Market Brief – Monday 5/13/19

The trade war is on as the Trump Administration has implemented a 25% tariff on $200 billion of Chinese goods. China has responded with a 25% tariff on the import of $60 billion of U.S. goods. The Trump Administration is preparing for the next set of tariffs, which should come later this week.

Supporting the global slowdown, South Korean chip exports fell a whopping -31.8% on an annualized basis for the first ten days in May. South Korean exports as a whole fell -6.4% from where they were a year ago.

Car sales in China fell -16.6% in April, which is the eleventh straight month of declining car sales. China’s car sales remain in contraction.

China has threatened to stop buying U.S. agricultural commodities, even though they haven’t been buying very many lately. A case of the African Swine Flu was reported in Hong Kong over the weekend, and if true, could lead to the slaughter of hogs in Hong Kong. China is in a predicament, as they don’t have enough food to feed their people, and the rest of the world can’t meet their demand.

China has also mentioned they may start dumping their U.S. Treasury bond holdings, but it is unlikely they can achieve such a threat. They have also threatened to drop orders from Boeing and restrict service trade with the U.S. The trade spat is likely to get worse before it gets better.

Not surprisingly, the broad equity indices were all down more than two percent today as investors start to realize that a trade deal is not going to be made any time soon. The S&P 500 closed inside a long-trending resistance level, while the DJIA closed below its 200-day moving average, which is a bearish sign for the Dow. Treasury yields were also down today despite claims that China may start dumping their Treasury bonds.

Ten-year Treasury yields remain inverted against the Federal Funds rate, which means 10-year yields are lower than the Fed’s overnight bank lending rate. Adding to the problem in the bond market, three-month Treasury yields are higher than 10-year Treasury yields, which is generally considered a signal for an impending recession.

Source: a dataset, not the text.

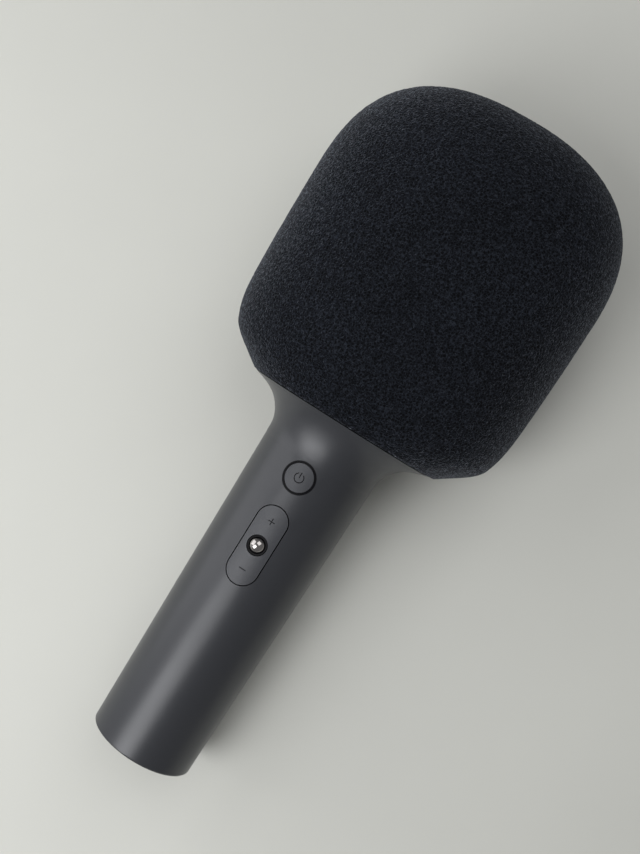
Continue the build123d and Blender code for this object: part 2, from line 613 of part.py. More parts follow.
def driver_pieces(facing_plane):
    """One loudspeaker: frame, magnet, cone and surround, about the axis of its face."""
    face = facing_plane(0)
    middle = face.origin + DRIVER_Z * face.y_dir
    view = Plane(middle, x_dir=face.x_dir, z_dir=face.x_dir.cross(face.z_dir))
    axis = Axis(middle, face.z_dir)

    def turned(*points):
        """A ring about the driver's axis, from points given as (radius, depth)."""
        with BuildSketch(view) as profile:
            Polygon(*points, align=None)
        revolve(profile.sketch, axis=axis)

    with BuildPart() as frame:
        turned(
            (15.7, LEDGE_DEPTH + LEDGE),
            (DRIVER_R, LEDGE_DEPTH + LEDGE),
            (DRIVER_R, TOWER_HALF_DEPTH),
            (15.7, TOWER_HALF_DEPTH),
        )
        turned(
            (15.7, 13.4),
            (10.5, 7.7),
            (COIL_R + 0.35, 7.7),
            (COIL_R + 0.35, 8.5),
            (10.1, 8.5),
            (14.9, 13.7),
            (15.6, 13.7),
            (15.6, LEDGE_DEPTH + LEDGE + 0.4),
            (16.2, LEDGE_DEPTH + LEDGE + 0.4),
            (16.2, 13.4),
        )
    with BuildPart() as magnet:
        turned((0, 2.2), (MAGNET_R - 0.4, 2.2), (MAGNET_R - 0.4, 3.6), (0, 3.6))
        turned((0, 3.6), (3.4, 3.6), (3.4, 7.7), (0, 7.7))
        turned((5.2, 3.6), (MAGNET_R, 3.6), (MAGNET_R, 6.4), (5.2, 6.4))
        turned(
            (COIL_R + 0.25, 6.4), (MAGNET_R - 0.4, 6.4), (MAGNET_R - 0.4, 7.7), (COIL_R + 0.25, 7.7)
        )
    with BuildPart() as cone:
        turned(
            (CONE_R, CONE_RIM),
            (CONE_R, CONE_RIM - 0.5),
            (COIL_R, CONE_NECK - 0.5),
            (COIL_R, 5.6),
            (COIL_R - 0.3, 5.6),
            (COIL_R - 0.3, CONE_NECK),
            (0, CONE_NECK + 1.1),
            (0, CONE_NECK + 1.6),
            (COIL_R + 0.2, CONE_NECK + 0.3),
        )
    with BuildPart() as surround:
        with BuildSketch(view):
            with BuildLine():
                roll = (15.5 - CONE_R) / 2
                ThreePointArc(
                    (CONE_R, CONE_RIM), (CONE_R + roll, CONE_RIM + roll), (15.5, CONE_RIM)
                )
                Line((15.5, CONE_RIM), (15.5, CONE_RIM - 0.5))
                ThreePointArc(
                    (15.5, CONE_RIM - 0.5),
                    (CONE_R + roll, CONE_RIM + roll - 0.5),
                    (CONE_R, CONE_RIM - 0.5),
                )
                Line((CONE_R, CONE_RIM - 0.5), (CONE_R, CONE_RIM))
            make_face()
        revolve(axis=axis)
    return {"frame": frame, "magnet": magnet, "cone": cone, "surround": surround}


drivers = {}
for side, plane_of in {"front": facing, "rear": facing_back}.items():
    for name, piece in driver_pieces(plane_of).items():
        drivers[f"{side}_driver_{name}"] = piece

# ---------------------------------------------------------------- microphone capsule
CAPSULE_Z = POST_TOP + BOOT_FLOOR
with BuildPart() as capsule_post:
    round_plate(TOWER_TOP_Z, 2.0, 14.0)
    round_plate(TOWER_TOP_Z, POST_TOP - TOWER_TOP_Z, POST_R)
    round_plate(POST_TOP - 3, 3.0, BOOT_R)
    round_plate(TOWER_TOP_Z, 20, LEAD_HOLE_R, Mode.SUBTRACT)

with BuildPart() as capsule_boot:
    round_plate(POST_TOP, BOOT_HEIGHT, BOOT_R)
    round_plate(CAPSULE_Z, BOOT_HEIGHT, CAPSULE_R, Mode.SUBTRACT)
    round_plate(POST_TOP, BOOT_FLOOR, LEAD_HOLE_R, Mode.SUBTRACT)

with BuildPart() as mic_capsule:
    round_plate(CAPSULE_Z, CAPSULE_TOP - CAPSULE_Z, CAPSULE_R)
    chamfer(mic_capsule.edges().filter_by(GeomType.CIRCLE).group_by(MIC_AXIS)[-1], 0.6)
    with BuildSketch(level(CAPSULE_TOP - 0.5)):
        for ring_r, count in ((2.0, 6), (4.2, 12)):
            with PolarLocations(ring_r, count):
                Circle(0.5)
        Circle(0.6)
    extrude(amount=1, mode=Mode.SUBTRACT)

# ---------------------------------------------------------------- leads


def bundle(points, bends):
    """A round bundle of wires along runs joined by arcs; points are (x, y, z) in the mic frame."""
    route = [MIC.from_local_coords(Vector(*p)) for p in points]
    with BuildPart() as lead:
        with BuildLine() as path:
            FilletPolyline(*route, radius=bends)
        with BuildSketch(Plane(path.line @ 0, z_dir=path.line % 0)):
            Circle(LEAD_R)
        sweep()
    return lead


def down_to_board(x):
    """The leads' way from the tower's floor to their socket on the main board."""
    return [(x, 0, 134.0), (x, -1.0, 126.0), (x, -7.3, 116.5), (x, -7.3, 111.6)]


capsule_lead = bundle(
    [(0, 0, CAPSULE_Z), (0, 0, 200.0), (14.0, 0, 188.0), (14.0, 0, 150.0)] + down_to_board(2),
    [8.0, 8.0, 14.0, 14.0, 6.0, 4.0],
)
speaker_leads = bundle(
    [(-6.5, 0, 172.0), (-14.0, 0, 164.0), (-14.0, 0, 150.0)] + down_to_board(-2),
    [6.0, 14.0, 14.0, 6.0, 4.0],
)

# ---------------------------------------------------------------- cover


def head_form(inset, bottom):
    """The solid head, less a skin, lofted through ovals from this height up."""
    top = LENGTH - inset
    rise = WIDE_Z - bottom
    below = [bottom + rise * share for share in (0, 0.05, 0.14, 0.3, 0.62)]
    above = [
        WIDE_Z + (top - WIDE_Z) * sin(radians(turn)) ** (2 / WIDTH_TOP)
        for turn in (0, 25, 45, 62, 76, 85.5)
    ]
    sections = []
    for z in below + above:
        with BuildSketch(level(z)) as section:
            Oval(head_half_width(z, inset), head_half_depth(z, inset), HEAD_SQUARENESS)
        sections.append(section.sketch)
    loft(sections)


BASKET_FOOT = COLLAR_Z + COLLAR_HEIGHT
with BuildPart() as basket_form:
    head_form(FOAM, BASKET_FOOT)
with BuildPart() as hollow_form:
    head_form(FOAM + BASKET, BASKET_FOOT)

with BuildPart() as windscreen_foam:
    head_form(0, COLLAR_Z)
    add(basket_form.part, mode=Mode.SUBTRACT)
    oval_plate(COLLAR_Z, COLLAR_HEIGHT, *COLLAR_OUTER, COLLAR_SQUARENESS, Mode.SUBTRACT)

with BuildPart() as basket_collar:
    oval_plate(COLLAR_Z, COLLAR_HEIGHT, *COLLAR_OUTER, COLLAR_SQUARENESS)
    oval_plate(COLLAR_Z, COLLAR_HEIGHT, *COLLAR_INNER, COLLAR_SQUARENESS, Mode.SUBTRACT)


def basket_half(plane_of, front):
    """Half of the basket: a skin under the foam, open in rows of upright slots."""
    keep = -1 if front else 1
    with BuildPart() as half:
        add(basket_form.part)
        add(hollow_form.part, mode=Mode.SUBTRACT)
        with BuildSketch(level(BASKET_FOOT - 5)):
            with Locations((0, keep * 30)):
                Rectangle(160, 60)
        extrude(amount=150, mode=Mode.INTERSECT)
        with BuildSketch(plane_of(4)):
            with Locations((0, 187)):
                with GridLocations(13.0, 32.0, 6, 3):
                    SlotOverall(25.0, 6.0, rotation=90)
        extrude(amount=40, mode=Mode.SUBTRACT)
    return half


basket_front = basket_half(facing, True)
basket_rear = basket_half(facing_back, False)

# ---------------------------------------------------------------- write every piece
pieces = {
    "handle_shell": handle_shell,
    "tail_cap": tail_cap,
    "usb_socket": usb_socket,
    "usb_board": usb_board,
    "charge_light": charge_light,
    "chassis": chassis,
    "chassis_screws": chassis_screws,
    "battery_cell": battery_cell,
    "battery_tabs": battery_tabs,
    "main_board": main_board,
    "bluetooth_module": bluetooth_module,
    "audio_processor": audio_processor,
    "power_amplifier": power_amplifier,
    "filter_capacitors": filter_capacitors,
    "lead_socket": lead_socket,
    "board_standoffs": board_standoffs,
    "board_screws": board_screws,
    "button_board": button_board,
    **switch_pieces,
    "key_carrier": key_carrier,
    "rocker_pins": rocker_pins,
    "power_light_ring": power_light_ring,
    "power_button": power_button,
    "volume_rocker": volume_rocker,
    "effect_bezel": effect_bezel,
    "effect_button": effect_button,
    "head_base": head_base,
    "head_base_screws": head_base_screws,
    "cover_grip_ring": cover_grip_ring,
    "speaker_box_front": speaker_box_front,
    "speaker_box_rear": speaker_box_rear,
    "speaker_box_screws": speaker_box_screws,
    **drivers,
    "capsule_post": capsule_post,
    "capsule_boot": capsule_boot,
    "mic_capsule": mic_capsule,
    "capsule_lead": capsule_lead,
    "speaker_leads": speaker_leads,
    "basket_collar": basket_collar,
    "basket_front": basket_front,
    "basket_rear": basket_rear,
    "windscreen_foam": windscreen_foam,
}
os.makedirs("parts", exist_ok=True)
for name, piece in pieces.items():
    piece.part.label = name
    export_step(piece.part, f"parts/{name}.step")
print(f"{len(pieces)} pieces, lying at {degrees(LIE):.2f} degrees, tail at y {TAIL_Y:.2f}")
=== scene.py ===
# Looks for a karaoke microphone that lies on its back on a pale floor. Sizes written as numbers
# are in millimetres, in the microphone's own frame: x to the right of its buttons, depth from its
# axis towards the front, and z up its axis from the tail. at() turns them into the row frame.

import json
from math import cos, pi, radians, sin

import bpy
import numpy as np
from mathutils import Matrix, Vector


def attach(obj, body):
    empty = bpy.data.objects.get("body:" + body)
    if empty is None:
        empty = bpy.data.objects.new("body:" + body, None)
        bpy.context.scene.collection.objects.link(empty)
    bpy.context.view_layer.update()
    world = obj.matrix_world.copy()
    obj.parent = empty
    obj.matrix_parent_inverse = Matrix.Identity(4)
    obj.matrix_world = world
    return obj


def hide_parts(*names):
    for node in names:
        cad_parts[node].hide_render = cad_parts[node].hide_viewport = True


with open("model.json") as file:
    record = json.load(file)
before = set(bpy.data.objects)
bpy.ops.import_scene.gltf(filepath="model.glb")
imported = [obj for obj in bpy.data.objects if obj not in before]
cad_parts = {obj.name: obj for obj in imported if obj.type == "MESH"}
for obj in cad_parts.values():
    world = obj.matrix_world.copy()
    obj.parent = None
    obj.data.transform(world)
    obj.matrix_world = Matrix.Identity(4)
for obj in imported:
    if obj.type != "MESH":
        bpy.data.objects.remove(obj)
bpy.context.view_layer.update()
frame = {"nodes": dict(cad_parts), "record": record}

MM = 0.001
MOUNTS = {mount["name"]: mount for mount in frame["record"]["mounts"]}
PORT_INSET = 0.5
RIGHT = Vector((1, 0, 0))
UP = -Vector(MOUNTS["charging_port"]["axis"]).normalized()
FRONT = RIGHT.cross(UP)
TAIL = Vector(MOUNTS["charging_port"]["pos_m"]) - PORT_INSET * MM * UP


def at(x, depth, z):
    """The point in the row frame, in metres."""
    return TAIL + MM * (x * RIGHT + depth * FRONT + z * UP)


# ---------------------------------------------------------------- camera and lamps
LENS, SENSOR = 44.0, 36.0
NEAREST = 0.01  # the camera sees nothing nearer than this, in metres
CAMERA_DISTANCE = 355.8
AIM = (-5.88, 0.0, 124.8)  # the point that the camera looks at
CAMERA_RIGHTWARDS = radians(8.0)  # how far it stands round to the right
CAMERA_HEADWARDS = radians(2.36)  # and towards the head
ROLL = radians(32.08)  # the microphone's axis leans this far clockwise in the picture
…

Investors bid physical gold higher, but it ran into stiff overhead resistance at $1,300/oz. When rallies continue to fail at resistance, prices eventually head lower. Mining stocks rallied as well, but since mining stocks tend to follow Emerging Markets, which were down hard today, don’t expect the miners to follow through with today’s rally.

Oil and gas producers were also hit hard even though China didn’t levy any tariffs on crude oil imports. The large oil and gas producer ETF closed just on the bottom end of its support channel, which if broken, will send stock prices back to their December lows.

After being beaten down repeatedly, agricultural commodities found buyers. Keep in mind, the “Smart Money” likely knew ahead of time that President Trump was planning to buy agriculture commodities to bail out our farmers, so they likely let prices slide to get a lower entry point. When the Trump Administration unveils their plan to bail out the farmers, which is rumored to be around $15 billion, this sector will rally.